The listing below is to be output in its exact form.

> GIVEN DATA:

-- begin --

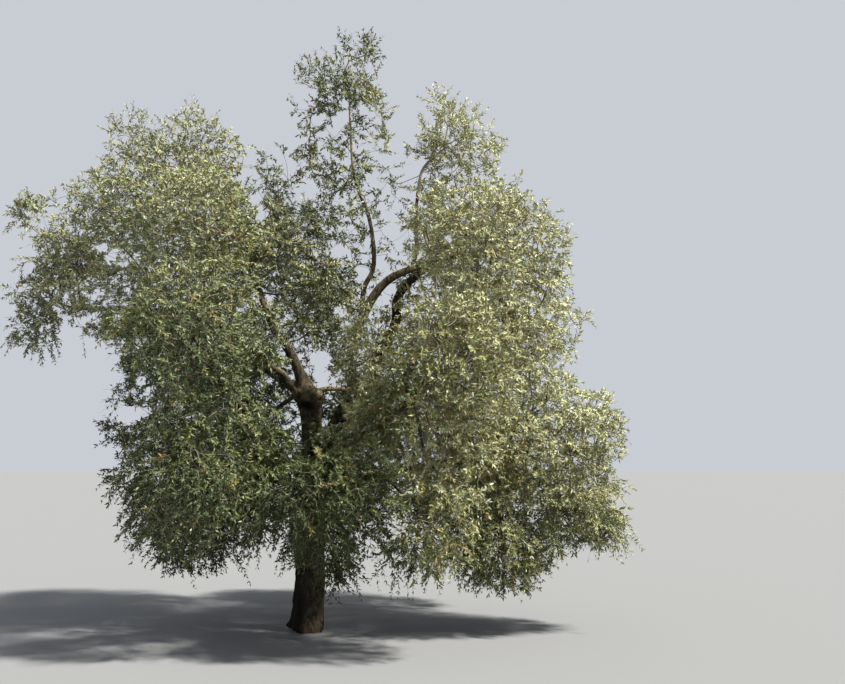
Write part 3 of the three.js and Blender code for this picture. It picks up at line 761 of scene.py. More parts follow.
# What a colour turns into in the cooler and in the warmer sprays, and from what warmth.
COOLER, COOLER_BELOW = {"deep": "cool_deep", "green": "sage", "olive": "grey_green"}, -0.12
WARMER, WARMER_ABOVE = {"green": "gold", "olive": "bronze"}, 0.48
# Parts of the crown whose leaves are painted lighter, as light that reaches them, or darker, as shade:
# middle, how far it reaches and how much.
LIGHTER = [((0.58, -0.35, 2.65), 0.50, 0.75), ((-2.25, 0.00, 3.45), 0.75, 0.50),
           ((2.40, 0.00, 2.35), 0.70, 0.40), ((1.15, -0.20, 3.80), 0.40, 0.42),
           ((-0.35, -0.25, 3.65), 0.45, 0.30), ((0.15, 0.00, 4.75), 0.50, -0.30),
           ((0.65, -0.60, 2.10), 0.50, 0.55), ((1.45, 0.00, 4.45), 0.30, -0.18),
           ((1.20, -0.40, 0.75), 0.60, -0.30)]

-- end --

> TASK SOLUTION:
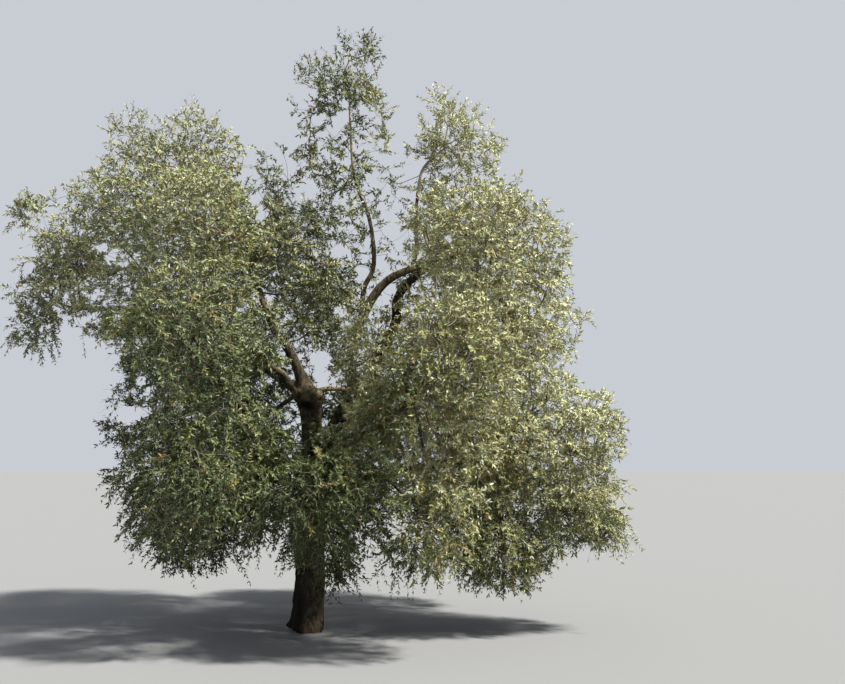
Write part 3 of the three.js and Blender code for this picture. It picks up at line 761 of scene.py. More parts follow.
# What a colour turns into in the cooler and in the warmer sprays, and from what warmth.
COOLER, COOLER_BELOW = {"deep": "cool_deep", "green": "sage", "olive": "grey_green"}, -0.12
WARMER, WARMER_ABOVE = {"green": "gold", "olive": "bronze"}, 0.48
# Parts of the crown whose leaves are painted lighter, as light that reaches them, or darker, as shade:
# middle, how far it reaches and how much.
LIGHTER = [((0.58, -0.35, 2.65), 0.50, 0.75), ((-2.25, 0.00, 3.45), 0.75, 0.50),
           ((2.40, 0.00, 2.35), 0.70, 0.40), ((1.15, -0.20, 3.80), 0.40, 0.42),
           ((-0.35, -0.25, 3.65), 0.45, 0.30), ((0.15, 0.00, 4.75), 0.50, -0.30),
           ((0.65, -0.60, 2.10), 0.50, 0.55), ((1.45, 0.00, 4.45), 0.30, -0.18),
           ((1.20, -0.40, 0.75), 0.60, -0.30)]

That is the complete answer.